Ben Dahan staff writer
The issue of bringing Title I funding into the high school, which would bring money to help academically struggling students, was brought up to the BHUSD Board of Education nearly a month ago. However, the strings attached to the money leads the administration to advise against the decision.
Title I, created in the 1960s as part of the War on Poverty, is a federal program that grants funds to supplement schools with high concentrations of low-income students, the same students who receive reduced or free school lunches.
The money is used to raise the academic proficiency, which is determined by the state’s standards, of either specific students or the entire student population.
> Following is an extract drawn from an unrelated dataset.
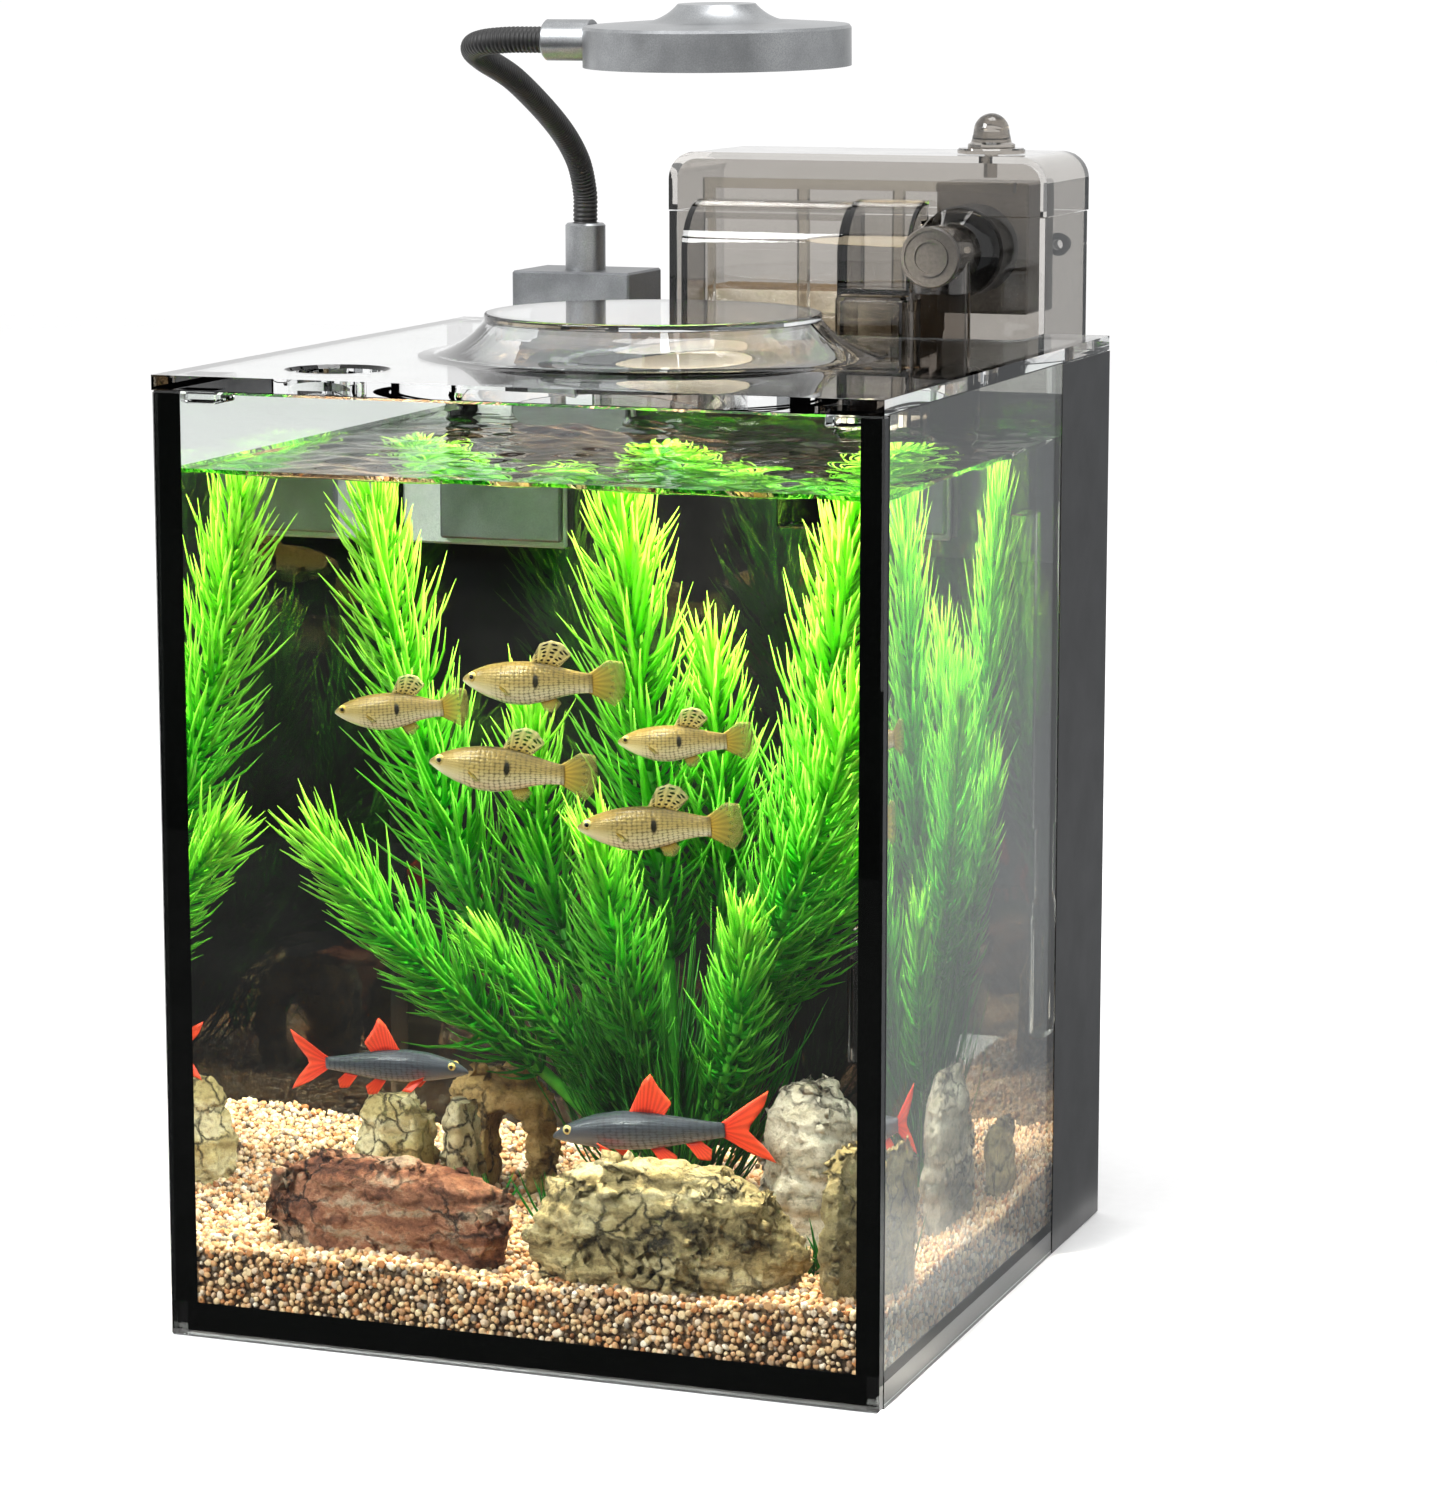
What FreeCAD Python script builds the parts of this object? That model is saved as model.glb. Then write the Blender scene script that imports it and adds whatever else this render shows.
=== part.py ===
import FreeCAD, Part
import Sketcher
import math
import os
import re

# A desk-top aquarium: a five-pane glass tank with a clear lid, a clamp-on lamp on a bendable neck, a hang-on-back
# filter, gravel, stones and plants. Millimetres, +Z up, origin at the middle of the tank's underside, -Y to the front.

DOC = FreeCAD.newDocument("Aquarium")
V = FreeCAD.Vector

# ---- driving sizes -------------------------------------------------------------------------------------------------

SIZES = {
    # tank
    "tank_width": 200, "tank_depth": 205, "tank_height": 254, "glass": 4, "base_glass": 5, "arris": 0.6,
    "seam": 0.5, "corner_bead": 3, "base_bead": 4,
    "back_film": 0.3, "film_drop": 13, "band_film": 0.2, "right_band": 48, "left_band": 19, "film_inset": 0.3,
    # lid
    "lid_sheet": 4, "notch_left": 16, "notch_right": 19, "notch_depth": 26, "notch_corner": 6,
    "feed_hole": 13, "feed_from_left": 38.5, "feed_from_front": 31.5, "feed_bevel": 1,
    "collar_foot": 64, "collar_top": 46, "collar_rise": 9.5, "collar_flare": 24, "collar_wall": 2.5,
    "disc_sheet": 2, "disc_round": 0.8, "disc_ring": 1.8, "disc_ring_drop": 4, "disc_fit": 0.5,
    "block_side": 12, "block_drop": 3.5, "block_fit": 0.7, "block_arris": 0.4,
    # lamp clamp
    "clamp_from_left": 39, "clamp_width": 37, "clamp_front": 8, "clamp_back": 15, "clamp_rise": 19, "jaw_sheet": 3.5,
    "jaw_reach": 54, "arm_sheet": 8, "arm_reach": 32, "screw_drop": 22, "screw_radius": 3, "screw_fit": 0.05,
    "plate_width": 50, "plate_tall": 37, "plate_sheet": 3, "plate_from_left": 8, "plate_drop": 56, "rubber_sheet": 1.5,
    "rubber_inset": 1.5, "pad_radius": 7.5, "pad_sheet": 2.4, "knob_radius": 9, "knob_length": 9, "screw_out": 14,
    "gland_radius": 3.4, "gland_length": 4, "gland_bore": 1.6,
    # lamp neck and head
    "ferrule_radius": 5.95, "ferrule_rise": 13.7, "spigot_radius": 4, "spigot_length": 8, "spigot_fit": 0.08,
    "hose_radius": 3.6, "hose_socket": 4, "hose_gap": 0.25, "hose_bend": 19, "head_ferrule_radius": 5.6,
    "head_ferrule_length": 13.5, "head_along": 76.8, "head_y": 7.5, "head_rise": 81.6, "head_lean": 1.6,
    "head_radius": 36.3, "head_side": 10.6, "head_wall": 1.5, "dome_foot": 22.5, "dome_top": 10.5, "dome_rise": 6,
    "dome_flare": 14, "board_radius": 32, "board_sheet": 1.6, "board_up": 4, "chip_side": 3, "chip_rise": 0.9,
    "chip_circle": 22, "chip_count": 12, "lens_sheet": 1.6, "lens_up": 0.5, "lens_fit": 0.1,
    # filter body
    "case_left": -35, "case_right": 80, "case_gap": 1.7, "case_depth": 44, "case_drop": 84, "case_rise": 36.7,
    "case_wall": 2, "case_corner": 8, "cover_fit": 0.3, "cover_rise": 17, "knob_x": 59, "knob_y": 120,
    "stem_radius": 2, "stem_fit": 0.1, "flange_radius": 9.85, "dome_radius": 5.9, "dome_height": 11.5,
    "spout_left": -25, "spout_right": 24, "spout_reach": 16.5, "spout_wall": 1.5, "spout_rise": 40.5,
    "shoulder_rise": 27, "spout_drop": 16, "spout_leg": 8.5, "spout_round": 16, "window_rise": 8,
    "hood_left": 24.3, "hood_right": 45, "hood_rise": 14.9, "hood_proud": 0.7,
    # filter intake
    "intake_x": 54, "intake_inset": 14.5, "intake_rise": 26.6, "elbow_radius": 8.7, "elbow_wall": 1.7,
    "elbow_reach": 25.5, "drop_step": 0.15, "elbow_flange": 12.5, "elbow_flange_length": 6, "cap_sheet": 1.4,
    "cap_ring": 5.4, "tube_rise": 16, "tube_bottom": 118, "inner_tube_fit": 0.08, "inner_tube_wall": 1.3,
    "inner_tube_top": 150, "inner_tube_bottom": 92, "strainer_radius": 9, "strainer_wall": 1.4, "strainer_top": 96,
    "strainer_bottom": 56, "slot_width": 1.8, "slot_count": 8, "slot_margin": 5,
    # surface skimmer
    "skimmer_width": 20, "skimmer_depth": 16, "skimmer_inset": 23, "skimmer_rise": 14.6, "skimmer_drop": 46,
    "skimmer_wall": 1.3, "skimmer_gap": 0.3, "skimmer_slots": 5, "skimmer_slot_tall": 16, "water_drop": 22,
    "float_fit": 0.5, "float_tall": 7,
    # filter inside
    "rotor_housing": 13, "rotor_wall": 1.5, "rotor_length": 15, "rotor_hub": 3, "rotor_tip": 9.6,
    "rotor_blade": 1.2, "rotor_blades": 6, "blade_length": 8, "magnet_radius": 5.5, "magnet_length": 15,
    "well_fit": 0.5, "shaft_radius": 1, "shaft_fit": 0.06, "motor_width": 28, "motor_depth": 20, "motor_tall": 38,
    "frame_left": -25.7, "frame_right": 36, "frame_bar_right": 69.4, "frame_sheet": 3, "frame_rib": 3,
    "frame_rise": 46.5, "frame_drop": 78, "media_rise": 14, "media_gap": 0.5, "rest_radius": 7,
    "rest_drop": 72,
    # contents
    "gravel_front": 23, "gravel_back": 26, "gravel_gap": 0.3, "stone_sunk": 2, "arch_width": 11, "arch_height": 20,
    "plant_foot": 9, "plant_foot_rise": 6, "stem_thick": 1.3,
}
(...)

There are two kinds of Title I: Targeted Assistance and Schoolwide. Targeted Assistance is used to target and assist students with the most academic need, trying to bolster their academic achievement to a specific standard.
Therefore, Targeted Assistance is granted to low-income students and used for low-achieving students, whereas the Schoolwide program is given for high concentrations of disadvantaged students to bolster the academic achievement overall.
For the 2016-17 school year, BHUSD has proposed to receive and use nearly $590,000 in Targeted Assistance funds. Of that money, $400,000 will go to Horace Mann, the only school receiving that money, to be spent on intervention, supplies and materials, technology, instructional assistants, professional development, and summer school, among other things.
“Our Title I funding supports many of our students K-8,” Horace Mann principal Dana Findley said. “We are able to have a variety of services to help our students reach proficiency.”
The discussion at the school board meeting, however, was about bringing Title I back into the high school, which it received in 2014. For the 2013-14 year, the district received $775,000 from Title I.
“The benefits are that you get money to help do remediation and do intervention for those kids,” high school principal David Jackson said.
The high school was put into “program improvement,” the designation for schools that fail to meet certain standards, because the No Child Left Behind(NCLB) Act required that nearly 100 percent of students reach proficiency on state tests, a common criticism of the program.
The high school stopped receiving Title I money shortly thereafter to remove itself from PI status.
Despite the benefits, the move to return the high school to a Targeted Assistance Title I school has garnered opposition from many administrators.
“I am only opposed to the consequences of Title I funding at the high school,” Chief Academic Officer Dr. Jennifer Tedford said. “If you accept Title I funds and fail to meet the requirement, your school is labeled an ‘underperforming school.’ I would never want that for our high school.”
The exact requirements and rules that come with Title I funding are still in flux, as the nation is transitioning from No Child Left Behind to President Obama’s Every Student Succeeds Act(ESSA).
Despite the consequences for failing to meet the requirements, whatever they might be, there are supposed negatives that come with receiving the money itself.
“The negatives are that there’s lots of paperwork and strings, and having other people tell you how you should do things with your kids,” Jackson said.
Another major point of contention is the attendance requirement.
“The attendance requirement is such that if students miss 10 or more days of school, students are listed as ‘chronically absent.’ It doesn’t matter if it’s for a good reason—illness, college visits, excused,” Tedford said. “Based on our analysis of high school attendance, we know we will not meet the requirement.”
If 10 percent of students are “chronically absent,” then the school is put under program improvement.
“How do you tell a kid that he can’t go to [his father’s] wedding because it’s going to screw up our percentage,” Jackson asked.
Attendance does not pose as big of a problem for elementary and middle schools because they have higher attendance rates overall.
“Parents seem to be more involved in [elementary] and middle school. When you get to high school, you’re an adult; you can take care of yourself,“ Jackson said.
A large portion of the money received from Title I would conceivably be used for intervention for low-achieving students, something that the district already provides.
“We have intervention here, the district pays for intervention here, and so far it has been very successful,” Jackson said. “I’d hate to take something successful just to go grab money and have somebody else tell us how to deal with our kids.”
Many administrators seem to believe that taking the additional money, with all of its strings attached, is not in the best interest of the high school students.
“We need to take care of our kids and do what’s right,” Jackson said.